:: WORK TO BE COMPLETED ::
Extract the first line through the line containing "on a bench." from the listing below, exactly as written.

:: COLLECTED MATERIAL ::
----------------

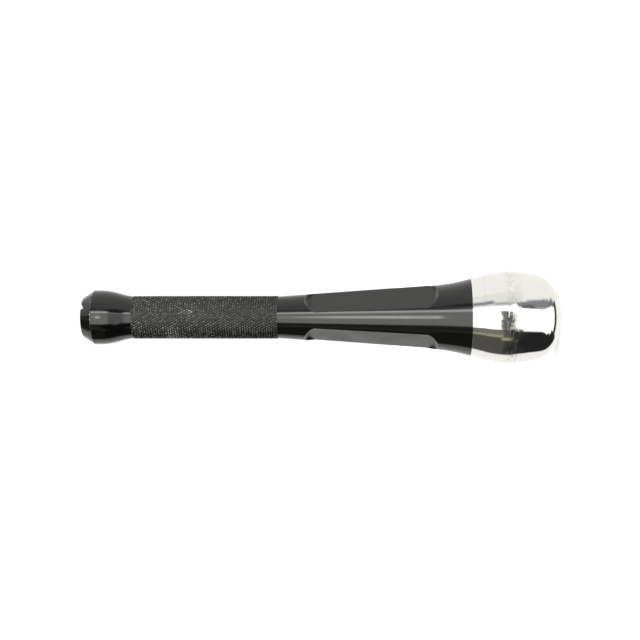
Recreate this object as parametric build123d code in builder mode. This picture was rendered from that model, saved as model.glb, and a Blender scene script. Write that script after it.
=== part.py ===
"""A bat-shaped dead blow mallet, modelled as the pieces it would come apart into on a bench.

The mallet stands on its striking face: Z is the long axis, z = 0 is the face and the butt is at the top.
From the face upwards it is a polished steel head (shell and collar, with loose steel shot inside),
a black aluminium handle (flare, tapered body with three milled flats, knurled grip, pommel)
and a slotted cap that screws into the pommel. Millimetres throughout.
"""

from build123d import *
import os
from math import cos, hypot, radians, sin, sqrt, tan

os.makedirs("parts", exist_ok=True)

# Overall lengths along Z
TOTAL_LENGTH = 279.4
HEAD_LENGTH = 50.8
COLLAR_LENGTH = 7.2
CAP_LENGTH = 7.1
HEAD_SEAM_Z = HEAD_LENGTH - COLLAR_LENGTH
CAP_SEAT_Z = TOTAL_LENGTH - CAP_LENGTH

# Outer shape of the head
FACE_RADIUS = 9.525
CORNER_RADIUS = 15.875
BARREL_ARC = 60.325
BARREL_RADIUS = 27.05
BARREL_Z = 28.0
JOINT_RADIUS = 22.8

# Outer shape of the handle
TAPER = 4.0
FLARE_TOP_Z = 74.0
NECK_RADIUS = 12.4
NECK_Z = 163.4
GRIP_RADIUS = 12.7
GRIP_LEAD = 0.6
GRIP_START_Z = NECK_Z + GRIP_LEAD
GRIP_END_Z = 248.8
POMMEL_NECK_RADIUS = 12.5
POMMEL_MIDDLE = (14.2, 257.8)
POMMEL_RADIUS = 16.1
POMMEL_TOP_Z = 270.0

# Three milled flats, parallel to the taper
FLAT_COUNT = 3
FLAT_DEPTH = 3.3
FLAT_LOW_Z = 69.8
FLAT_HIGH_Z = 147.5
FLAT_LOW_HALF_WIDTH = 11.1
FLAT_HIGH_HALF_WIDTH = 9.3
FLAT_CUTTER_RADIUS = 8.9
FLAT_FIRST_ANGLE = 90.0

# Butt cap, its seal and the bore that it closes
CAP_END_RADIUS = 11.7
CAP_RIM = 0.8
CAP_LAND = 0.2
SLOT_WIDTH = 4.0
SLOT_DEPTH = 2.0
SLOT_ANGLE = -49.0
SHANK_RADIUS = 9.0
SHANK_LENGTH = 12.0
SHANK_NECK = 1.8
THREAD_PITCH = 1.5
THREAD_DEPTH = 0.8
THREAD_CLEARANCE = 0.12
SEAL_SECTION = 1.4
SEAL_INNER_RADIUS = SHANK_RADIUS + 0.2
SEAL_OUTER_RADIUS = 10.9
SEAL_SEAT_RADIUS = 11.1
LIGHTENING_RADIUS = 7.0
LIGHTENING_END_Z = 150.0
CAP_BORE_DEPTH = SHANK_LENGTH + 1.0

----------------

:: PROBLEM SOLUTION ::
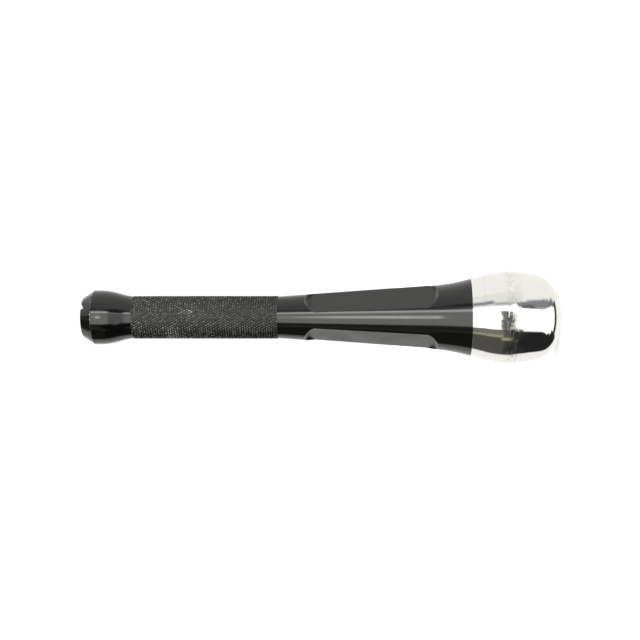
Recreate this object as parametric build123d code in builder mode. This picture was rendered from that model, saved as model.glb, and a Blender scene script. Write that script after it.
=== part.py ===
"""A bat-shaped dead blow mallet, modelled as the pieces it would come apart into on a bench.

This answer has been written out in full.